Stihl has been making chainsaws since the 1920s and smallholders with timber simply love the Farmboss, says Kevin Alviti
It is not an understatement to say that the chainsaw was a revolutionary tool. Few machines in the modern era have done more to change the shape of our surroundings than the chainsaw. Anyone who has ever taken down a tree of any size with an axe or a two-man saw will already have realised what a labour-saving device it is.
Aldo Leopold wrote in A Sand County Almanac: “I have read many definitions of what is a conservationist, and written not a few myself, but I suspect that the best one is written not with a pen but with an axe.”
And I am sure that description would now include the chainsaw as well. Conservation isn’t saving everything, a mistake made of many. And although I know many mistakes have been made by the hands of a man holding a chainsaw there have also been many successes too.
For many, a chainsaw is the single tool that can suddenly give the feeling of independence on a smallholding. It creates the ability to cut, log and store firewood needed to heat a home through winter, or clear scrub for farmland, tidy away fallen branches, cut timber for building, or do some rough carpentry. It is a gateway tool to self-reliance.
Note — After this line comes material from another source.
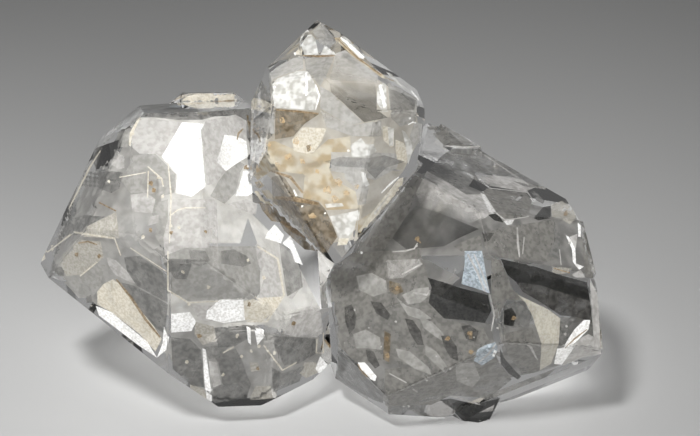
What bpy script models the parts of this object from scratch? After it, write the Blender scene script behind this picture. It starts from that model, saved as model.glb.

Stihl seems to have been at the forefront of this revolution. The firm was created in 1926 by Andreas Stihl, at which point it manufactured tree felling and trimming tools. Among those were some of the first chainsaws, but weighing in at over 50kg each they were meant for two men to handle and were for vertical yard work. One that could be used for tree felling was developed in 1929, but weighing 46kg it was still too much for one man to handle.
It wasn’t until the 1950s, with the invention of the manually adjusted swivelling carburettor, that the first single person chainsaws came into being. Now the saw could be used vertically or horizontally and at just 16kg one person could handle it. By the late ’50s the weight had fallen considerably — to 12kg — and other innovations like chain lubrication and sound suppressors made them much more manageable tools to use.
In 1978 Stihl set up an official subsidiary in Woking. Carmen Rosten, content marketing executive for Stihl UK, comments: “We saw a significant rise in sales after the great storm of 1987. In 1991 we moved to Camberley, which is where we are today. Since then we’ve gone on to continue to develop our products. Our latest line is a range of battery powered cordless machines to sit alongside our petrol and electric ones.”
The 038, or Farmboss, has a single-cylinder two-stroke engine giving out 3.3kW of power. It weighs 6.6kg, which by modern standards makes it a rather heavy saw. Interestingly, although it was never officially given the Farmboss name in the UK, this was adopted from the American version of the saw and it seemed to stick. This model saw was manufactured from 1980-85 with many different models following on.
Alex Laurie, a forester based in Shropshire, speaks fondly of the machine: “Anti-vibration wasn’t a huge factor in those days, but as an agricultural workhorse it took some beating. I have newer saws that I know won’t last as long as this one. It’s heavy, but it can cut all day — it has plenty of grunt.”
Chris Flux, a smallholder from West Wales, also loves the saw that aids his firewood business.
“I still use mine daily,” he says. “It’s heavy compared to some of my newer saws, but just brilliant for logging up. The saw still cuts through wood like butter and I have a feeling it’ll never die.”
David Ashton, a tree surgeon and arborist from north Herefordshire, also has one forming a part of his large arsenal of chainsaws.
“It was my father’s saw and I still turn to it when I have a lot of logging up to do. It’s perfect for that job as it has lots of power and enough weight to let the saw do the work for you, I just have to hold it on the log. I thought it was a saw worth keeping and really looking after so I actually had it completely stripped and rebuilt a few years ago.”
The Farmboss and its maker Stihl seem to have their fair share of fans out there.
A word of caution, though. Regardless of what chainsaw you are using, proper training and instruction are vital. They look deceptively simple to use, but one wrong move can have catastrophic results.